▶ _WHAT YOU WILL DO_: Output the full material exactly as it appears here.
***** SUPPLIED INFORMATION *****
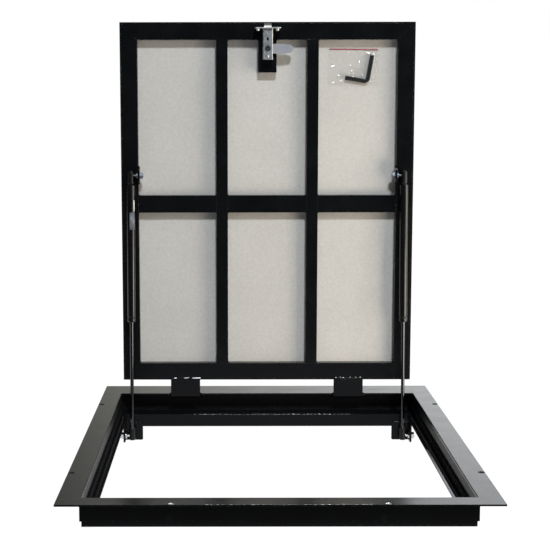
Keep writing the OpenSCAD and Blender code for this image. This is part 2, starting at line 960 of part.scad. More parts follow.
// Return spring between the bolt's shoulder and the stop inside the case
module latch_spring() {
    wire = 0.9;
    coil_r = 2.6;
    turns = 8;
    steps = 10;
    sides = 6;
    start = bolt_shoulder + wire / 2;
    pitch = (spring_stop_y - wire / 2 - start) / turns;
    rings = turns * steps;
    spring_z = (tail_low + tail_t + case_h / 2 - case_t) / 2;
    section = [for (k = [0 : sides - 1])
        wire / 2 * [cos(k * 360 / sides), sin(k * 360 / sides)]];
    points = [for (i = [0 : rings]) for (q = section)
        let (t = i * 360 / steps)
            [(coil_r + q[0]) * cos(t), (coil_r + q[0]) * sin(t), pitch * i / steps + q[1]]];
    walls = [for (i = [0 : rings - 1]) for (k = [0 : sides - 1])
        let (a = i * sides, n = (k + 1) % sides) [a + k, a + n, a + sides + n, a + sides + k]];
    caps = [
        [for (k = [sides - 1 : -1 : 0]) k],
        [for (k = [0 : sides - 1]) rings * sides + k]
    ];
    color(zinc) on_lid() translate([0, start, case_mid_z + spring_z]) rotate([-90, 0, 0])
        polyhedron(points, concat(walls, caps));
}

// Hub with a hexagonal hole for the key and a nose that draws the bolt's tail
module latch_hub() {
    low = case_top - case_h - 0.4;
    high = lid_under - 1;
    color(zinc) on_lid() translate([0, hub_y, 0]) difference() {
        union() {
            translate([0, 0, low]) cylinder(h = high - low, d = hub_d);
            translate([0, 0, case_mid_z + tail_low]) rotate([0, 0, -nose_lead])
                block([0, -nose_w / 2, 0], [nose_r, nose_w / 2, tail_t]);
        }
        translate([0, 0, low - eps])
            cylinder(h = high - low + 2 * eps, d = hub_hex / cos(30), $fn = 6);
    }
}

// Release lever of clear nylon, clamped on the hub between case and lid
module latch_lever() {
    ring_d = lever_w + 3;
    tip_d = 17;
    color("#d8dce0") on_lid() translate([0, hub_y, lever_top - lever_t]) difference() {
        union() {
            cylinder(h = lever_t, d = ring_d);
            linear_extrude(lever_t) polygon([
                [0, -lever_w / 2], [lever_l - tip_d, -lever_w / 2], [lever_l - tip_d / 2, -tip_d / 2],
                [lever_l - tip_d / 2, tip_d / 2], [lever_l - tip_d, lever_w / 2], [0, lever_w / 2]
            ]);
            translate([lever_l - tip_d / 2, 0, 0]) cylinder(h = lever_t, d = tip_d);
        }
        translate([0, 0, -eps]) cylinder(h = lever_t + 2 * eps, d = hub_d + running_fit);
    }
}

// Hex key with a round bend between its legs
module hex_key() {
    bend_r = 9;
    tilt = 10;
    color(steel_black) on_lid() translate([key_x, key_y, board_under - bag_t / 2])
        rotate([0, 0, tilt]) {
            translate([-bend_r, -bend_r, 0]) rotate_extrude(angle = 90)
                translate([bend_r, 0]) key_section();
            translate([0, -bend_r, 0]) rotate([90, 0, 0])
                linear_extrude(key_long - bend_r) key_section();
            translate([-bend_r, 0, 0]) rotate([90, 0, 90])
                translate([0, 0, bend_r - key_short]) linear_extrude(key_short - bend_r)
                    key_section();
        }
}

module key_section() {
    circle(d = key_af / cos(30), $fn = 6);
}

// Zip bag that holds the key, stuck to the board
module key_bag() {
    color("#dfe3e6") on_lid() translate([bag_x, bag_y, board_under - bag_t]) difference() {
        linear_extrude(bag_t) square([bag_w, bag_l], center = true);
        translate([0, 0, bag_film]) linear_extrude(bag_t - 2 * bag_film)
            square([bag_w - 2 * bag_film, bag_l - 2 * bag_film], center = true);
    }
}

frame_front();
frame_rear();
frame_left();
frame_right();
rear_strip();
seat_front();
seat_left();
seat_right();
seat_rear();
seal_front();
seal_left();
seal_right();
hinge_lugs_left();
hinge_lugs_right();
hinge_pin_left();
hinge_pin_right();
hinge_arm_left();
hinge_arm_right();
strut_bracket_left();
strut_bracket_right();
lower_ball_stud_left();
lower_ball_stud_right();
lower_stud_nut_left();
lower_stud_nut_right();
strut_rod_end_left();
strut_rod_end_right();
strut_rod_left();
strut_rod_right();
strut_tube_left();
strut_tube_right();
strut_tube_end_left();
strut_tube_end_right();
upper_ball_left();
upper_ball_right();
upper_ball_stud_left();
upper_ball_stud_right();
upper_stud_nut_left();
upper_stud_nut_right();
strut_lug_left();
strut_lug_right();
lid_rim_sides();
lid_rim_ends();
lid_tube_front();
lid_tube_rear();
lid_tube_left();
lid_tube_right();
stiffener_left();
stiffener_right();
crossbars();
lid_board();
latch_box();
latch_case();
latch_faceplate();
latch_spacers();
latch_bolt();
latch_spring();
latch_hub();
latch_lever();
hex_key();
key_bag();
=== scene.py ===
# Floor access hatch standing open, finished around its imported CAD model
import math
import random

import bmesh
import bpy
from mathutils import Matrix, Vector, noise


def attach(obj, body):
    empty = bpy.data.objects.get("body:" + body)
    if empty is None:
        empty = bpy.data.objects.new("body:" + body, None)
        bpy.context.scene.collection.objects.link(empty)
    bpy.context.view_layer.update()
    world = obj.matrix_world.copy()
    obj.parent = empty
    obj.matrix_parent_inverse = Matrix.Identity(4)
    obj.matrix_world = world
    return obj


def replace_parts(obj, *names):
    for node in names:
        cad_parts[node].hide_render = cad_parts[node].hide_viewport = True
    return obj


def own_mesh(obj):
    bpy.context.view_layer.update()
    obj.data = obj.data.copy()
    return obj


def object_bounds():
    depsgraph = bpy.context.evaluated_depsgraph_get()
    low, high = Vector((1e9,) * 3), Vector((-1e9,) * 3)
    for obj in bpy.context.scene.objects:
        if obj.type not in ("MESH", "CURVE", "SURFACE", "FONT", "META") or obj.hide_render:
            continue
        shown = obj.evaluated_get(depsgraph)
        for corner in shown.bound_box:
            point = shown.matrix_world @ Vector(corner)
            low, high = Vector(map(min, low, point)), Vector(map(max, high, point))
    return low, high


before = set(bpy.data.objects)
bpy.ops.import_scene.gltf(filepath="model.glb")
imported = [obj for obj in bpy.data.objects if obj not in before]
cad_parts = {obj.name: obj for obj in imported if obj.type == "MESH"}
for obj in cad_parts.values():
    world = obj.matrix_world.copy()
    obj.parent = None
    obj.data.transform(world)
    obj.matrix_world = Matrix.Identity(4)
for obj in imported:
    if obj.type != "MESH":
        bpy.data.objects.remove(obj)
cad_low, cad_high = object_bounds()
scene = bpy.context.scene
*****
▶ _RESULT OF THE EXERCISE_:
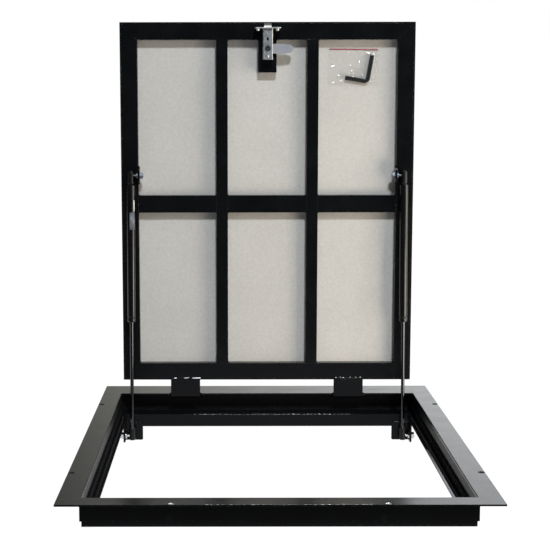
Keep writing the OpenSCAD and Blender code for this image. This is part 2, starting at line 960 of part.scad. More parts follow.
// Return spring between the bolt's shoulder and the stop inside the case
module latch_spring() {
    wire = 0.9;
    coil_r = 2.6;
    turns = 8;
    steps = 10;
    sides = 6;
    start = bolt_shoulder + wire / 2;
    pitch = (spring_stop_y - wire / 2 - start) / turns;
    rings = turns * steps;
    spring_z = (tail_low + tail_t + case_h / 2 - case_t) / 2;
    section = [for (k = [0 : sides - 1])
        wire / 2 * [cos(k * 360 / sides), sin(k * 360 / sides)]];
    points = [for (i = [0 : rings]) for (q = section)
        let (t = i * 360 / steps)
            [(coil_r + q[0]) * cos(t), (coil_r + q[0]) * sin(t), pitch * i / steps + q[1]]];
    walls = [for (i = [0 : rings - 1]) for (k = [0 : sides - 1])
        let (a = i * sides, n = (k + 1) % sides) [a + k, a + n, a + sides + n, a + sides + k]];
    caps = [
        [for (k = [sides - 1 : -1 : 0]) k],
        [for (k = [0 : sides - 1]) rings * sides + k]
    ];
    color(zinc) on_lid() translate([0, start, case_mid_z + spring_z]) rotate([-90, 0, 0])
        polyhedron(points, concat(walls, caps));
}

// Hub with a hexagonal hole for the key and a nose that draws the bolt's tail
module latch_hub() {
    low = case_top - case_h - 0.4;
    high = lid_under - 1;
    color(zinc) on_lid() translate([0, hub_y, 0]) difference() {
        union() {
            translate([0, 0, low]) cylinder(h = high - low, d = hub_d);
            translate([0, 0, case_mid_z + tail_low]) rotate([0, 0, -nose_lead])
                block([0, -nose_w / 2, 0], [nose_r, nose_w / 2, tail_t]);
        }
        translate([0, 0, low - eps])
            cylinder(h = high - low + 2 * eps, d = hub_hex / cos(30), $fn = 6);
    }
}

// Release lever of clear nylon, clamped on the hub between case and lid
module latch_lever() {
    ring_d = lever_w + 3;
    tip_d = 17;
    color("#d8dce0") on_lid() translate([0, hub_y, lever_top - lever_t]) difference() {
        union() {
            cylinder(h = lever_t, d = ring_d);
            linear_extrude(lever_t) polygon([
                [0, -lever_w / 2], [lever_l - tip_d, -lever_w / 2], [lever_l - tip_d / 2, -tip_d / 2],
                [lever_l - tip_d / 2, tip_d / 2], [lever_l - tip_d, lever_w / 2], [0, lever_w / 2]
            ]);
            translate([lever_l - tip_d / 2, 0, 0]) cylinder(h = lever_t, d = tip_d);
        }
        translate([0, 0, -eps]) cylinder(h = lever_t + 2 * eps, d = hub_d + running_fit);
    }
}

// Hex key with a round bend between its legs
module hex_key() {
    bend_r = 9;
    tilt = 10;
    color(steel_black) on_lid() translate([key_x, key_y, board_under - bag_t / 2])
        rotate([0, 0, tilt]) {
            translate([-bend_r, -bend_r, 0]) rotate_extrude(angle = 90)
                translate([bend_r, 0]) key_section();
            translate([0, -bend_r, 0]) rotate([90, 0, 0])
                linear_extrude(key_long - bend_r) key_section();
            translate([-bend_r, 0, 0]) rotate([90, 0, 90])
                translate([0, 0, bend_r - key_short]) linear_extrude(key_short - bend_r)
                    key_section();
        }
}

module key_section() {
    circle(d = key_af / cos(30), $fn = 6);
}

// Zip bag that holds the key, stuck to the board
module key_bag() {
    color("#dfe3e6") on_lid() translate([bag_x, bag_y, board_under - bag_t]) difference() {
        linear_extrude(bag_t) square([bag_w, bag_l], center = true);
        translate([0, 0, bag_film]) linear_extrude(bag_t - 2 * bag_film)
            square([bag_w - 2 * bag_film, bag_l - 2 * bag_film], center = true);
    }
}

frame_front();
frame_rear();
frame_left();
frame_right();
rear_strip();
seat_front();
seat_left();
seat_right();
seat_rear();
seal_front();
seal_left();
seal_right();
hinge_lugs_left();
hinge_lugs_right();
hinge_pin_left();
hinge_pin_right();
hinge_arm_left();
hinge_arm_right();
strut_bracket_left();
strut_bracket_right();
lower_ball_stud_left();
lower_ball_stud_right();
lower_stud_nut_left();
lower_stud_nut_right();
strut_rod_end_left();
strut_rod_end_right();
strut_rod_left();
strut_rod_right();
strut_tube_left();
strut_tube_right();
strut_tube_end_left();
strut_tube_end_right();
upper_ball_left();
upper_ball_right();
upper_ball_stud_left();
upper_ball_stud_right();
upper_stud_nut_left();
upper_stud_nut_right();
strut_lug_left();
strut_lug_right();
lid_rim_sides();
lid_rim_ends();
lid_tube_front();
lid_tube_rear();
lid_tube_left();
lid_tube_right();
stiffener_left();
stiffener_right();
crossbars();
lid_board();
latch_box();
latch_case();
latch_faceplate();
latch_spacers();
latch_bolt();
latch_spring();
latch_hub();
latch_lever();
hex_key();
key_bag();
=== scene.py ===
# Floor access hatch standing open, finished around its imported CAD model
import math
import random

import bmesh
import bpy
from mathutils import Matrix, Vector, noise


def attach(obj, body):
    empty = bpy.data.objects.get("body:" + body)
    if empty is None:
        empty = bpy.data.objects.new("body:" + body, None)
        bpy.context.scene.collection.objects.link(empty)
    bpy.context.view_layer.update()
    world = obj.matrix_world.copy()
    obj.parent = empty
    obj.matrix_parent_inverse = Matrix.Identity(4)
    obj.matrix_world = world
    return obj


def replace_parts(obj, *names):
    for node in names:
        cad_parts[node].hide_render = cad_parts[node].hide_viewport = True
    return obj


def own_mesh(obj):
    bpy.context.view_layer.update()
    obj.data = obj.data.copy()
    return obj


def object_bounds():
    depsgraph = bpy.context.evaluated_depsgraph_get()
    low, high = Vector((1e9,) * 3), Vector((-1e9,) * 3)
    for obj in bpy.context.scene.objects:
        if obj.type not in ("MESH", "CURVE", "SURFACE", "FONT", "META") or obj.hide_render:
            continue
        shown = obj.evaluated_get(depsgraph)
        for corner in shown.bound_box:
            point = shown.matrix_world @ Vector(corner)
            low, high = Vector(map(min, low, point)), Vector(map(max, high, point))
    return low, high


before = set(bpy.data.objects)
bpy.ops.import_scene.gltf(filepath="model.glb")
imported = [obj for obj in bpy.data.objects if obj not in before]
cad_parts = {obj.name: obj for obj in imported if obj.type == "MESH"}
for obj in cad_parts.values():
    world = obj.matrix_world.copy()
    obj.parent = None
    obj.data.transform(world)
    obj.matrix_world = Matrix.Identity(4)
for obj in imported:
    if obj.type != "MESH":
        bpy.data.objects.remove(obj)
cad_low, cad_high = object_bounds()
scene = bpy.context.scene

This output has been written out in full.